==== Information shown
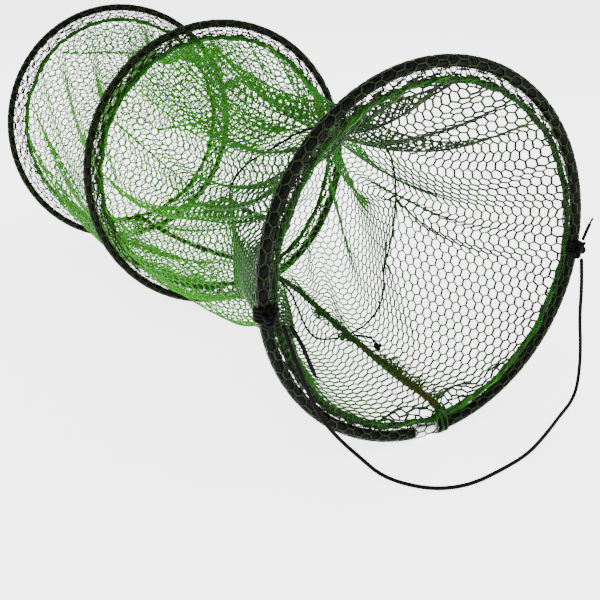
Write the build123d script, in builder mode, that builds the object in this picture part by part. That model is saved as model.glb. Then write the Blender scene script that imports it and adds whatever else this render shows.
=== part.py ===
from build123d import *
from math import cos, degrees, pi, radians, sin
import os

# A folding crab trap: three hoops of plastic tube over wire stand on edge on a common axis,
# joined by a sleeve of knotless net. The mouth hoop is open and carries the cord handle, the
# mid hoop is open, and the tail hoop is closed by a disc of net. Halfway along the front bay
# a thin draw cord gathers the net into a throat. The trap folds flat when the mid and tail
# hoops slide along the axis to the mouth hoop.
#
# Frame, in millimetres: Z is up and the hoops stand on Z = 0. Y runs along the trap, with the
# mouth at -Y. X is to the right, seen from the mouth. The origin is the middle of the hems' box.

# ---- Driving dimensions ----
OUTER = 155.3  # every hoop's radius over its net hem, so all three stand on the ground
AXIS_Z = OUTER  # height of the common axis
MOUTH_HEM = 5.3  # radius of a hem's round part, over the tube: the mouth's is the stoutest
REAR_HEM = 4.5
LENGTH = 684.6  # over the hems of the mouth and tail hoops
FRONT_BAY = 377.0  # mouth hoop to mid hoop
Y_MOUTH = MOUTH_HEM - LENGTH / 2
Y_MID = Y_MOUTH + FRONT_BAY
Y_TAIL = LENGTH / 2 - REAR_HEM

WIRE = 1.75  # radius of the spring-steel ring
TUBE_BORE = 2.5
SKIN = 0.5  # thickness of one layer of net as a plain solid
EASE = 0.05  # gap between a hem's net and the tube it is wrapped on
JOINT_ARC = 9.0  # degrees of hoop that the clear joint sleeve fills, at the bottom
JOINT_EASE = 0.1  # the sleeve's radius under the tube's, and the degrees it is short by
WIRE_GAP = 1.0  # degrees between the wire's two ends, inside the joint sleeve

LACE_RING = 137.0  # radius of the ring where the hem is laced to the walls
LACE = 1.2  # radius of the lacing bundle
LACE_GAP = 0.1  # between the lacing and the nets that end at it
WEB_OUT = 0.8  # the hem's two flat layers lie between these distances from the hoop's plane
WEB_IN = 0.3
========
■ What this task involves ■
Everything from the first line of the data through the line containing "# mouth at -Y." should be echoed exactly. Add nothing.

■ Final answer ■
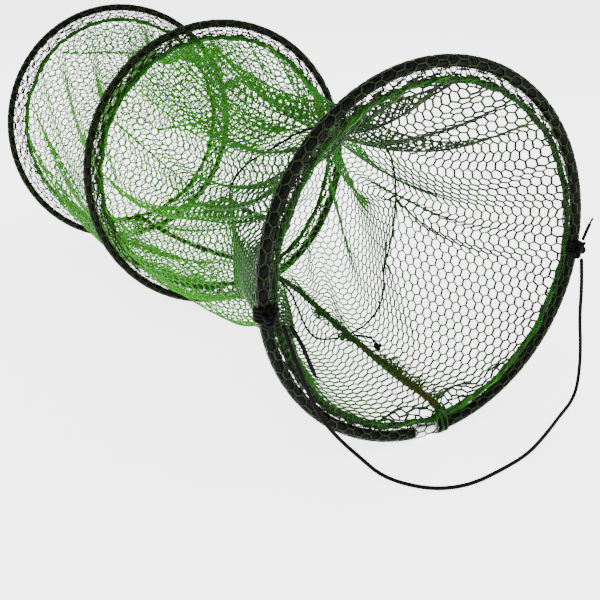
Write the build123d script, in builder mode, that builds the object in this picture part by part. That model is saved as model.glb. Then write the Blender scene script that imports it and adds whatever else this render shows.
=== part.py ===
from build123d import *
from math import cos, degrees, pi, radians, sin
import os

# A folding crab trap: three hoops of plastic tube over wire stand on edge on a common axis,
# joined by a sleeve of knotless net. The mouth hoop is open and carries the cord handle, the
# mid hoop is open, and the tail hoop is closed by a disc of net. Halfway along the front bay
# a thin draw cord gathers the net into a throat. The trap folds flat when the mid and tail
# hoops slide along the axis to the mouth hoop.
#
# Frame, in millimetres: Z is up and the hoops stand on Z = 0. Y runs along the trap, with the
# mouth at -Y. X is to the right, seen from the mouth. The origin is the middle of the hems' box.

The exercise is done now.